Consequences could look like:
A flawed assumption in a PRD gets carried into design, then into engineering, then into QA — by which point unpicking it is expensive
An AI summarizes customer feedback with a subtle bias, that summary informs a roadmap decision, the roadmap shapes a quarter of work, and the error isn't caught until a launch underperforms
Code generated with a structural flaw gets extended over several sprints before the underlying architectural problem becomes apparent
A few things that help:
Start with low-stakes tasks - When delegating something new to AI, begin with tasks where a slow feedback loop doesn't matter much. Build confidence in the output quality before letting it run further upstream in your workflow.
Shorten the loop cadence - Review outputs more frequently, especially early in a new delegation relationship with an AI tool. Catching one bad output early tells you a lot about where the failure pattern is.
Build checkpoints into the workflow - Don't let outputs automatically feed into the next stage. Insert a deliberate pause — even a lightweight one — before an AI output becomes an input to something else.
Make errors visible early - Define what an early warning sign looks like before you delegate. If you know what a flawed output tends to look like in its early form, you can catch it before it compounds rather than after.

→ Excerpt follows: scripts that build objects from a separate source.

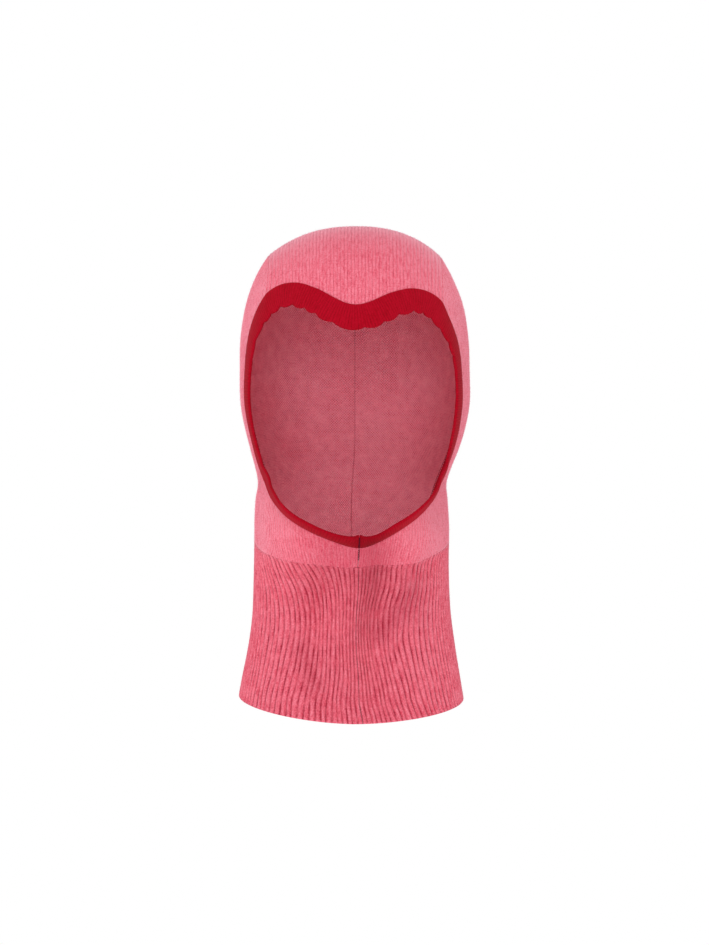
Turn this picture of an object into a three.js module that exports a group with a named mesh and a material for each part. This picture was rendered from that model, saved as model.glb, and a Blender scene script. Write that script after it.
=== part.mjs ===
// A knitted balaclava: a jersey hood with a heart-shaped face opening, edged by a folded band,
// on a flared rib neck. Millimetres, +Z up, the face opening looks along -Y.
// The origin is where the inside of the crown rests on the wearer's head.
import * as THREE from 'three';

// ---- Driving dimensions. Heights are measured from the outside of the crown's top, downwards.
const FABRIC = 2.5;              // thickness of the knitted fabric
const PIECE_GAP = 0.8;           // clearance between pieces that are sewn edge to edge
const CROWN_HEIGHT = 100;        // the dome, from its top to the widest level of the head
const HEAD_HALF_WIDTH = 82.4;
const HEAD_FRONT = 100;          // centre of the head to the front of the forehead
const HEAD_BACK = 102;
const DOME_POWER = 2.5;          // how square the dome is, seen from the front
const CROWN_HALF_WIDTH = 60;     // the crown panel, between its two seams
const TONGUE_START = -28;        // where the crown panel starts to narrow at the back
const TONGUE_END = -50;          // where it ends, at centre back
const SEAM_CREST = 2.7;          // how far the crown seams stand out of the dome
const SEAM_CREST_REACH = 15;
const CREST_FADE = [-75, -50];   // heights between which the crest fades in
const RIB_TOP = { side: -221.5, front: 20, back: 12 };  // height at the sides, and the extra drop
const HEM = { side: -338, front: 10, back: 7 };
const TRIM_WIDTH = 15.5;         // the face band, from its seam to its fold
const CHIN_TRIM_WIDTH = 12;      // the same at the chin, where it is pulled narrow
const CHIN_REACH = 0.2;          // as a share of the opening's way round, each side of the chin
const CURL = 0.3;                // how far it rolls back in towards its fold there, in radians
const TRIM_PROUD = 0.6;          // how far it stands above the hood
const TRIM_BACK = 2.3;           // how far its underside lies below the hood's surface
const TRIM_GAP = 1.9;            // between the band and the hood's edge
const THREAD_RADIUS = 0.8;
const THREAD_DEPTH = FABRIC + 0.6 + THREAD_RADIUS;     // thread centre below the outer surface
const THREAD_STEP = 11;
const SEAM_END = 3.5;            // seams stop this far short of the seam that they run into
const CHIN_SHARE = 0.09;         // the part of a side panel's lower edge that is its seam under the chin
const SEWN_ANGLE = 0.006;        // radians that each half stops short of the middle

// Outer sizes by height, [height, size]: half width, front depth, back depth and squareness.
const HALF_WIDTH = [[-350, 82.5], [-325, 78.5], [-300, 74.2], [-275, 70.9], [-245, 69.9],
  [-215, 69.6], [-195, 68.6], [-184, 67.3], [-175, 69.3], [-160, 74.4], [-143, 79.2],
  [-125, HEAD_HALF_WIDTH - 0.1], [-100, HEAD_HALF_WIDTH]];
const FRONT_DEPTH = [[-350, 80], [-335, 75.5], [-310, 70], [-285, 68], [-262, 69], [-248, 72],
  [-238, 76.5], [-228, 83], [-218, 88], [-206, 91], [-190, 94], [-160, 98], [-125, HEAD_FRONT],
  [-100, HEAD_FRONT]];
const BACK_DEPTH = [[-350, 80], [-315, 70], [-285, 66], [-250, 66.5], [-225, 69], [-200, 75],
  [-175, 85], [-150, 96], [-125, HEAD_BACK], [-100, HEAD_BACK]];
const SQUARENESS = [[-350, 2.6], [-250, 2.6], [-180, 2.4], [-125, 2.3], [-100, 2.3]];

// The face opening's seam, from the dip at the forehead round one side to the chin:
// [angle from the front in degrees, height].
const OPENING = [[0, -62.5], [16, -52.5], [27, -49], [38, -53.5], [50, -69], [58.5, -95],
  [61.3, -130], [60, -166], [47.3, -189.3], [29.5, -207.5], [12, -222], [0, -227.5]];

// How far the band leans out of the hood's surface, by the distance from the dip to the chin: it
// lies on the brow, stands a little off the cheeks and juts forward under the chin.
// [share of the opening's way round, degrees].
const LEAN = [[0, 0], [0.14, 0], [0.19, 7], [0.23, 9], [0.3, 6], [0.341, 8], [0.364, 18], [0.386, 47],
  [0.409, 64], [0.432, 68], [0.455, 63], [0.477, 48], [0.5, 36]];

// ---- Curves
const radians = THREE.MathUtils.degToRad;
const smooth = (low, high, value) => THREE.MathUtils.smoothstep(value, low, high);

// A cubic through a few [x, y] points, level past the last one.
function through(points, x) {
  const last = points.length - 1;
  const at = THREE.MathUtils.clamp(x, points[0][0], points[last][0]);
  let i = 0;
  while (i < last - 1 && at > points[i + 1][0]) i += 1;
  const slope = (k) => {
    if (k === last) return 0;
    const before = points[Math.max(k - 1, 0)];
    const after = points[k + 1];
    return (after[1] - before[1]) / (after[0] - before[0]);
  };
  const width = points[i + 1][0] - points[i][0];
  const t = (at - points[i][0]) / width;
  const blend = points[i][1] * (2 * t ** 3 - 3 * t ** 2 + 1) + points[i + 1][1] * (3 * t ** 2 - 2 * t ** 3);
  return blend + width * (slope(i) * (t ** 3 - 2 * t ** 2 + t) + slope(i + 1) * (t ** 3 - t ** 2));
}

// The whole opening as one loop: t is 0 at the forehead's dip, 0.5 at the chin; x > 0 comes first.
const LOOP = [...OPENING, ...OPENING.slice(1, -1).reverse().map(([angle, height]) => [-angle, height])];

function openingAt(t) {
  const count = LOOP.length;
  const place = ((t % 1) + 1) % 1 * count;
  const i = Math.floor(place);
  const f = place - i;
  const knot = (k) => LOOP[(i + k + count) % count];
  return [0, 1].map((axis) => {
    const [a, b, c, d] = [-1, 0, 1, 2].map((k) => knot(k)[axis]);
    return b + 0.5 * f * (c - a + f * (2 * a - 5 * b + 4 * c - d + f * (3 * (b - c) + d - a)));
  });
}

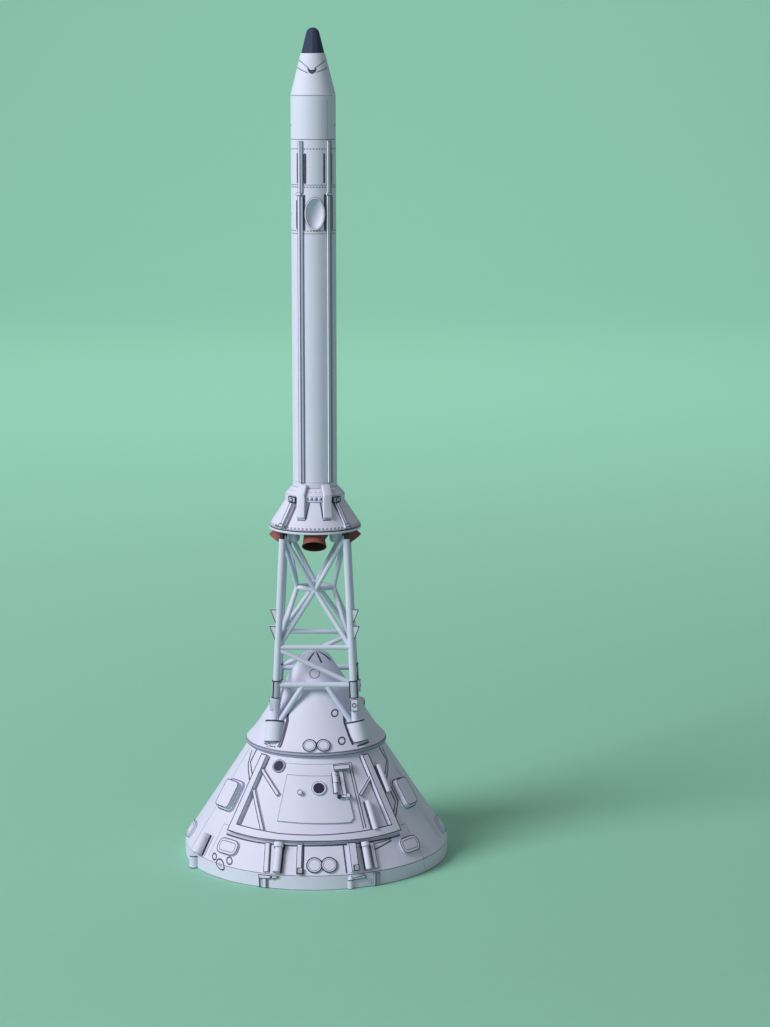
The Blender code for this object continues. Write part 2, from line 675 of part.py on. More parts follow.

Reduce the blast radius - Structure work so that an error in one AI-generated output can't automatically corrupt everything downstream. Modular, reviewable steps limit how far a mistake can travel before it's caught.
The bigger picture
The goal isn't to use AI for everything. It's to figure out exactly which tasks it can handle, at what level of autonomy, and how to catch it when it drifts. Every loop you close — every output reviewed, corrected, and applied — makes the next one better. Your prompts improve. Your criteria sharpen. You build a clearer picture of where AI can run on its own and where it needs a human in the loop.
That's what working smarter actually looks like.